Louis le Brocquy HRHA (b.1916)
RECONSTRUCTED HEAD
signed and dated [1967] lower left; typed exhibition label and a Bourlet & Sons
label on reverse; opus no.183
oil on canvas
150 by 150cm., 59 by 59in.
Provenance:
Gimpel Fils, London;
Taylor Galleries, Dublin;
Private collection, Dublin;
Private collection, France
Exhibited:
‘Louis le Brocquy: Recent Paintings’, Gimpel Fils Gallery, London, 1-26 October
1968, and Gimpel & Hanover Galerie, Zurich, catalogue no.1 as Head of a Man
Reconstructed Head (1967) [Opus no.183] is a particularly haunting example of
the extensive series of images of the human head that preoccupied Louis le
Brocquy more or less exclusively from the mid-1960s to the mid-1990s, and which
has remained a characteristic subject to this day. It is large by le Brocquy’s
standards and square in format1. Isolated and centrally positioned within a
textured light grey ground, this veiled, inchoate head is rendered in delicate
flicks and smears of red, blue, white and dark grey. Ghostly and unknowable, it
is caught in that double movement of emergence from and recession into a bright,
unfathomable ground that has characterised le Brocquy’s depiction of the
isolated human being ever since the mid-1950s.
Le Brocquy’s head images were originally inspired by the chance discovery in
1964 in the Musée de l’Homme in Paris of a display of ornamental Polynesian
skulls. This followed a period of profound dissatisfaction with his work that
had led him to destroy around forty paintings of human torsos, his preferred
subject matter for much of the previous decade. That a number of the paintings
produced in the wake of this discovery are called ‘ancestral heads’ also
reflects his subsequent realisation of the importance of head imagery in the art
of the Celts throughout the ages. Anne Crookshank has noted of the earliest of
these paintings from 1964-1965 that "the heads are nearly abstract, more skull
than head, beings which lack the emotive quality of recognition". The anonymous
Reconstructed Head of 1967 retains something of this generalised, totemic
nature. It might also be compared with Reconstructed Head of Wolfe Tone from
1964, the original title of which, Head of a Martyr, suggests a concern with
human types rather than recognisable individuals. As early as 1965, however, le
Brocquy embarked on studies of specific individuals, mostly celebrated cultural
heroes such as James Joyce and Samuel Beckett. Seamus Heaney has remarked of le
Brocquy’s heads in general that they are "quotations from bodies, from lives
even. We have no sense of them orphaned from their supporting frames or times.

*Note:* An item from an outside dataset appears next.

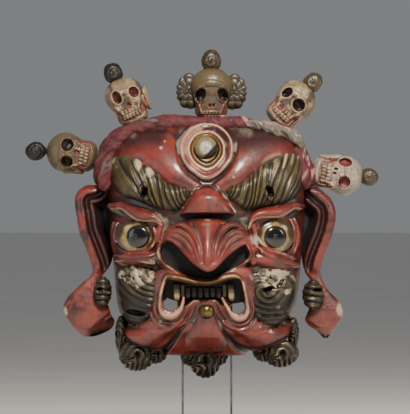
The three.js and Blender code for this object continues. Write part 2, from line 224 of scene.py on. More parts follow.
def build(name, points, faces, masks, stands_for="mask"):
    """A smooth-shaded mesh piece from places and lists of faces, turned so that its faces look outward."""
    points = world(points)
    if sum(volume(points - points.mean(0), f) for f in faces) < 0:
        faces = [f[:, ::-1] for f in faces]
    mesh = bpy.data.meshes.new(name)
    mesh.from_pydata(points.tolist(), [], [face for f in faces for face in f.tolist()])
    for mask, values in masks.items():
        stored = mesh.attributes.new(mask, "FLOAT", "POINT")
        stored.data.foreach_set("value", np.ravel(values).astype(np.float32))
    mesh.polygons.foreach_set("use_smooth", np.ones(len(mesh.polygons), bool))
    mesh.update()
    piece = bpy.data.objects.new(name, mesh)
    bpy.context.scene.collection.objects.link(piece)
    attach(piece, "root")
    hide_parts(stands_for)
    triangles = sum(len(f) * (f.shape[1] - 2) for f in faces)
    print(f"{name}: {len(points)} points, {triangles} triangles")
    return piece


print("a ring of 8 closed to 2 tips takes", len(end_caps(1, 8)), "triangles")

# %% [markdown]
# ## The face's shell
# The mould is a deep dome with a squarish outline, and the face was modelled on top of it. `dome_y` gives
# the bare dome, and `relief` adds every feature as a height ahead of it: the same order of work as the
# maker's, who first formed the shell and then built up brows, lids, nose and lips.

# %% The bare dome
HALF_WIDTH, FLARE, HALF_HEIGHT = 110.0, 0.07, 131.0
DEPTH, CORNER, ROUNDNESS, WALL = 104.0, 4.5, 2.8, 7.0


def outline_width(z):
    """Half-width of the shell at height z: it widens a little towards the forehead."""
    return HALF_WIDTH + FLARE * z


def arch(reach):
    """How far forward the dome stands, 1 in the middle and 0 at the rim: (1 - reach^p)^(1/p)."""
    return (1 - np.clip(reach, 0, 1) ** ROUNDNESS) ** (1 / ROUNDNESS)


def reach_of(x, z):
    """0 in the middle and 1 on the rim: the superellipse norm of a place."""
    return ((np.abs(x) / outline_width(z)) ** CORNER + (np.abs(z) / HALF_HEIGHT) ** CORNER) ** (1 / CORNER)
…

They take hold of the air, they probe it with a deep pure stare".
Reconstructed Head was first exhibited in Gimpel Fils Gallery in London in
October 1968 (it was titled Head of a Man in the accompanying catalogue) in a
solo exhibition that also included a number of smaller ‘reconstructed heads’ of
some of le Brocquy’s friends and contemporary creative artists, including
Patrick Heron, John Montague, Thomas Kinsella, Michael Scott and Antonio Saura.
It was subsequently sold through the Taylor Galleries to a private collector in
Dublin.
Dr Caoimhín Mac Giolla Léith
Berlin, March 2004
1 Auctioneer’s note: A second similar work of the same dimensions (59 by 59
inches) exists and is in a private collection in Dublin. Only one known work
exceeds these dimensions, and that is le Brocquy’s early masterpiece, The
Family, 1950-51 (58 by 73 inches, sold through Agnew’s for €2.75 million to
Lochlann Quinn and donated to the National Gallery of Ireland). Other works
painted on a scale approaching this include Lazarus, 1959 (69 by 47 inches,
Smurfit collection, sold through Sotheby’s, 18 May 2000, £234,000 sterling),
Reconstructed Head of James Joyce, 1967 (58.5 by 58.5 inches, Hirshhorn Museum,
Washington), and Northern Image, 1971 (57.5 by 57.5 inches, collection Per
Gimpel, London).
€100,000-€150,000 (£67,000-£100,500 sterling approx.)